— begin —

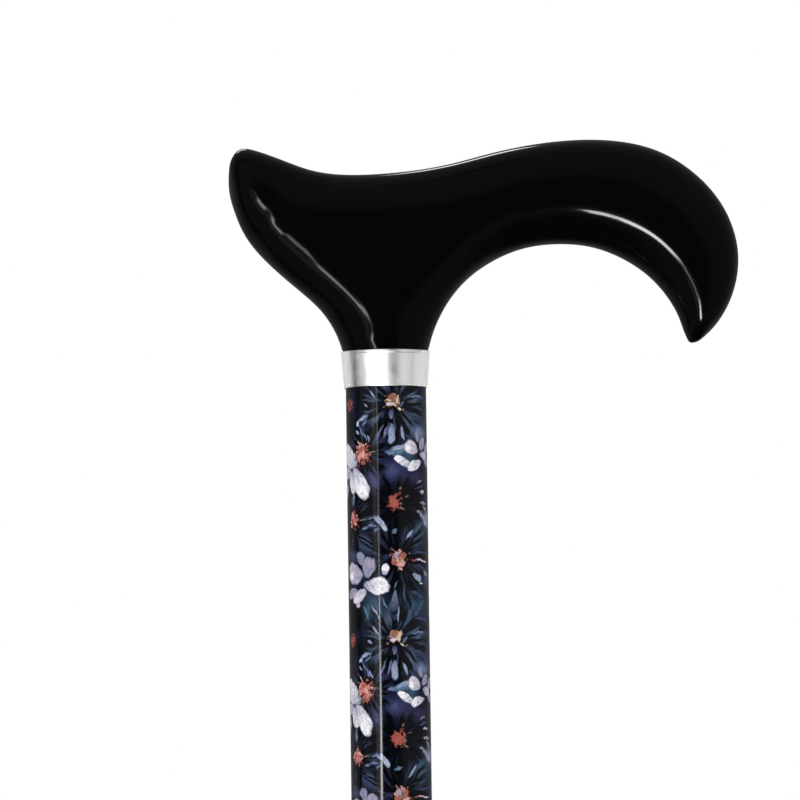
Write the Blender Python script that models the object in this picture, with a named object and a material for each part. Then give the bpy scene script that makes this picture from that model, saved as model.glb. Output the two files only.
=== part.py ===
"""Height-adjustable single point cane with a derby handle.

Metres, +Z up the shaft. The origin is the centre of the ferrule's flat bottom. +X points from the
shaft to the long end of the grip, and the height holes are on the +Y side. The cane is modelled at
its shortest setting, with the snap button in the highest hole.
"""
import math

import bmesh
import bpy
import numpy as np
from mathutils import Matrix

# Overall sizes
REST_LENGTH = 0.787
GRIP_HEIGHT = 0.0575
COLLAR_TOP_Z = REST_LENGTH - GRIP_HEIGHT
GAP = 0.0003

# Upper tube
UPPER_R = 0.0110
UPPER_BORE_R = 0.0099
UPPER_LENGTH = 0.4850
UPPER_TOP_Z = COLLAR_TOP_Z - 0.0045
UPPER_BOTTOM_Z = UPPER_TOP_Z - UPPER_LENGTH
EDGE_BREAK = 0.0002

# Height holes and snap button
HOLE_COUNT = 7
HOLE_PITCH = 0.0254
HOLE_R = 0.0033
TOP_HOLE_Z = UPPER_BOTTOM_Z + 0.1824
BUTTON_R = 0.0030
BUTTON_TIP_Y = 0.0133
BUTTON_BACK_Y = 0.0056
BUTTON_FLANGE_R = 0.0043
BUTTON_FLANGE_Y = 0.0066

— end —

- **Exercise requirements**
Emit, unaltered, the lines from the top of the listing down through the line that holds "from mathutils import Matrix"; emit nothing else.

- **Exercise answer**
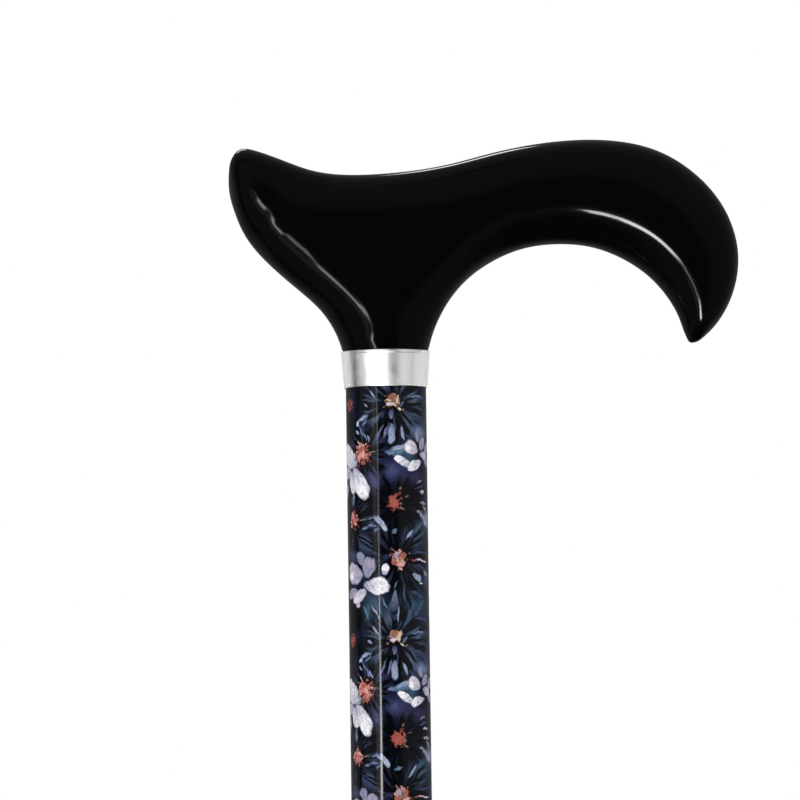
Write the Blender Python script that models the object in this picture, with a named object and a material for each part. Then give the bpy scene script that makes this picture from that model, saved as model.glb. Output the two files only.
=== part.py ===
"""Height-adjustable single point cane with a derby handle.

Metres, +Z up the shaft. The origin is the centre of the ferrule's flat bottom. +X points from the
shaft to the long end of the grip, and the height holes are on the +Y side. The cane is modelled at
its shortest setting, with the snap button in the highest hole.
"""
import math

import bmesh
import bpy
import numpy as np
from mathutils import Matrix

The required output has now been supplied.